I risultati conseguiti sul primo, furono ineccepibili, con il poemetto pariniano Il Giorno presentato ai lettori nella sua forma di opera in continuo divenire, in cui alle prime due parti, concluse e pubblicate nel 1763 (Mattino) e 1765 (Mezzogiorno), si contrappone una seconda redazione degli anni Novanta scandita in quattro parti, Mattino, Mezzogiorno, Vespro e Notte, mai portata a compimento, e fondata sul rifacimento delle prime due sezioni e sulla stesura delle ultime due.

Agli inizi degli anni Ottanta Isella inaugurò pubblicamente il più importante dei suoi cantieri, quello gaddiano e le dinamiche testuali lo spinsero elaborare un modello di apparato mai sperimentato, che potesse formalizzare la complessità della scrittura dell’autore, dove allo sviluppo del testo narrativo s’intrecciano di continuo, e sulle stesse pagine, riflessioni di carattere strutturale.

Questo gli permise di coordinare un gruppo di studiosi, poi coinvolti nella memorabile impresa del ‘tutto Gadda’ pubblicato presso Garzanti nei Libri della Spiga fra il 1988 e il 1993.

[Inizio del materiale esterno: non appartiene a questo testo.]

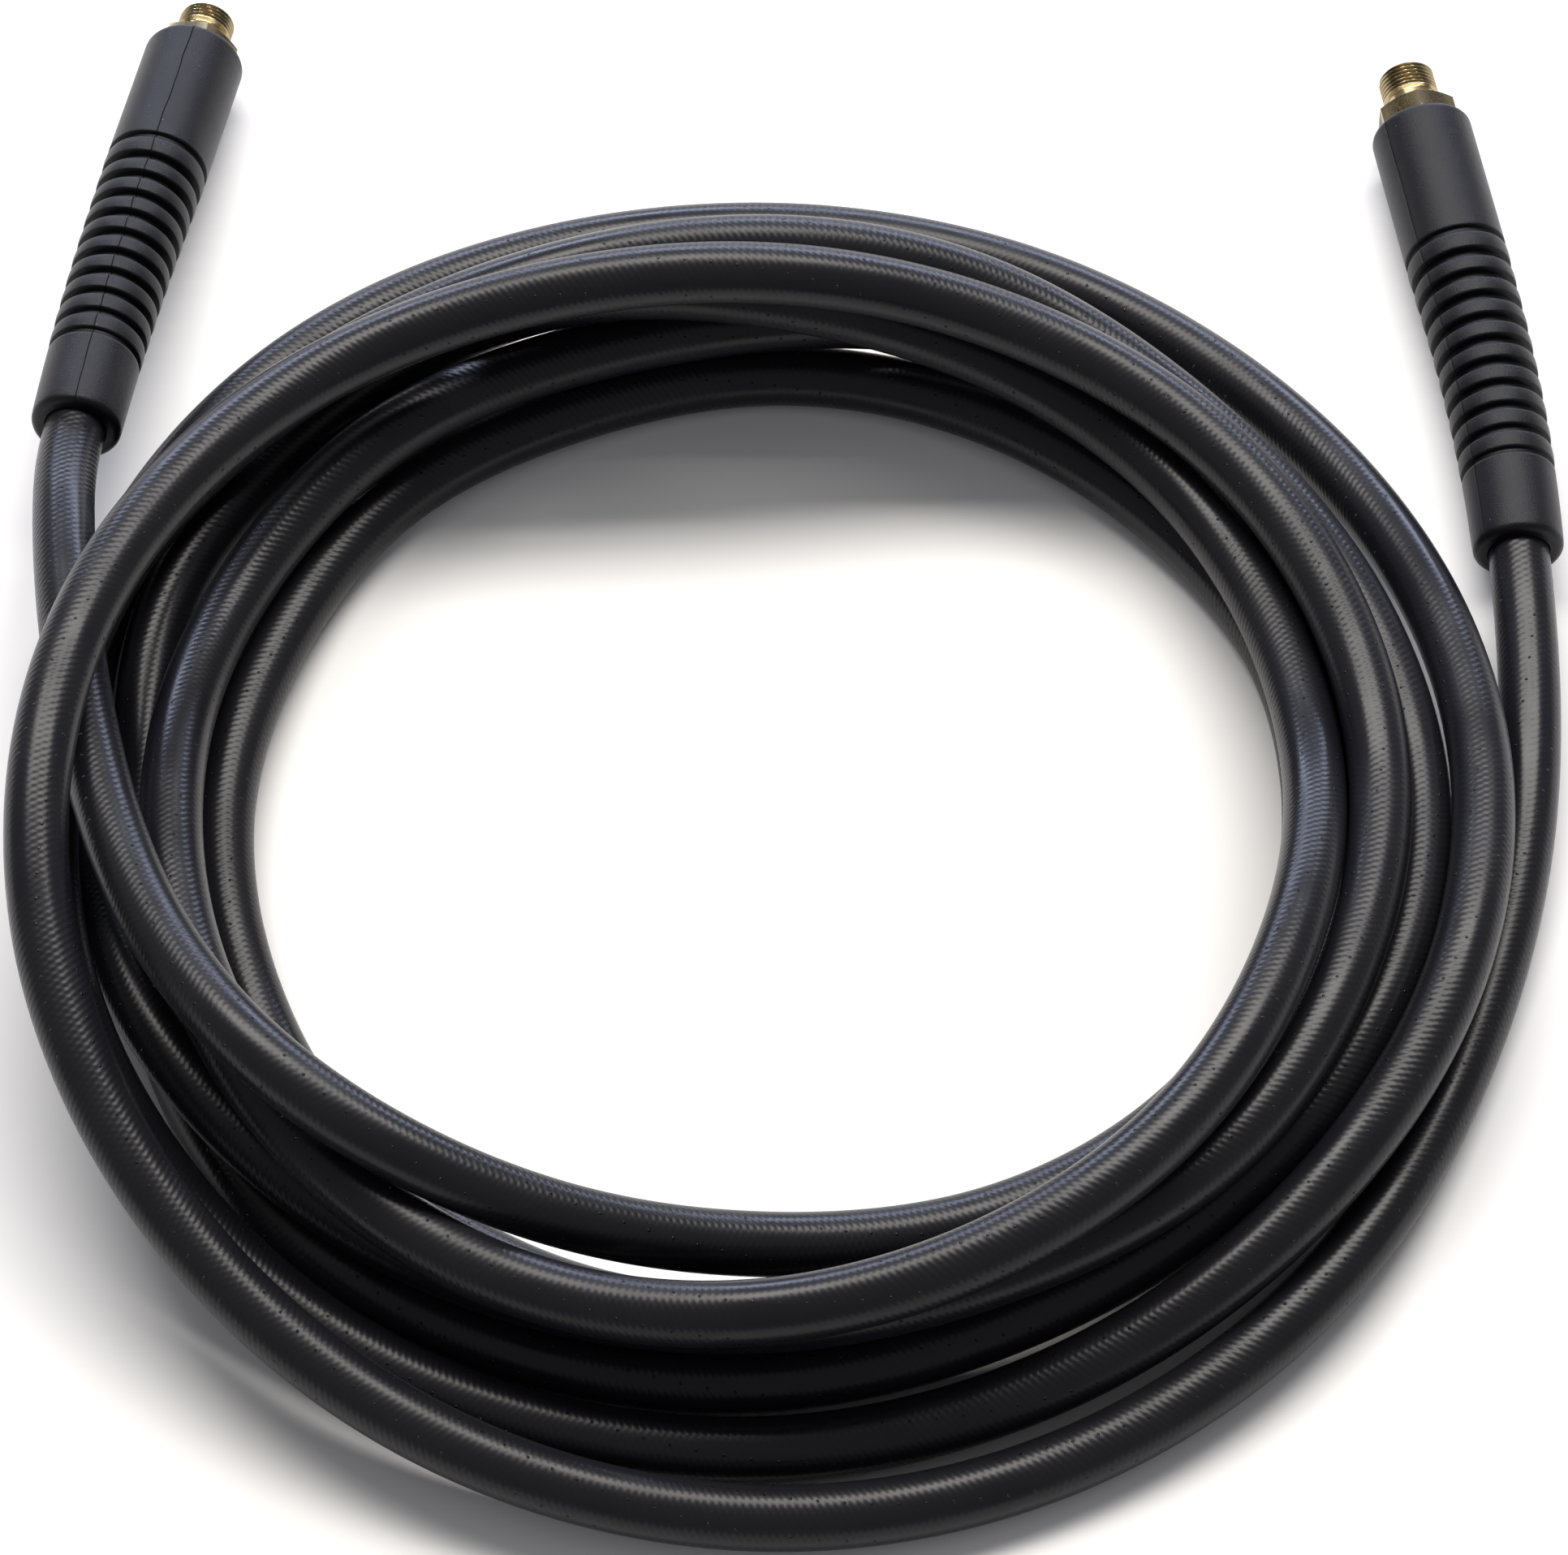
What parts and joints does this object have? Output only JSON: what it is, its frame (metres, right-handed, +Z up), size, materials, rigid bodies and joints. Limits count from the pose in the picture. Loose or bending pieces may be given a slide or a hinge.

Il lavoro su Gadda permise a Isella di affrontare sotto una nuova prospettiva il problema del testo del Partigiano Johnny, pubblicato in edizione critica, assieme alle altre opere di Beppe Fenoglio, nella Pléiade di Einaudi nel 1982 e in un’edizione accresciuta nel 2001, dove individuò nel testo un romanzo incompiuto da cui l’autore staccò blocchi narrativi che confluirono altrove, come in Primavera di Bellezza.

Dante Isella morì a Milano il 3 dicembre 2007.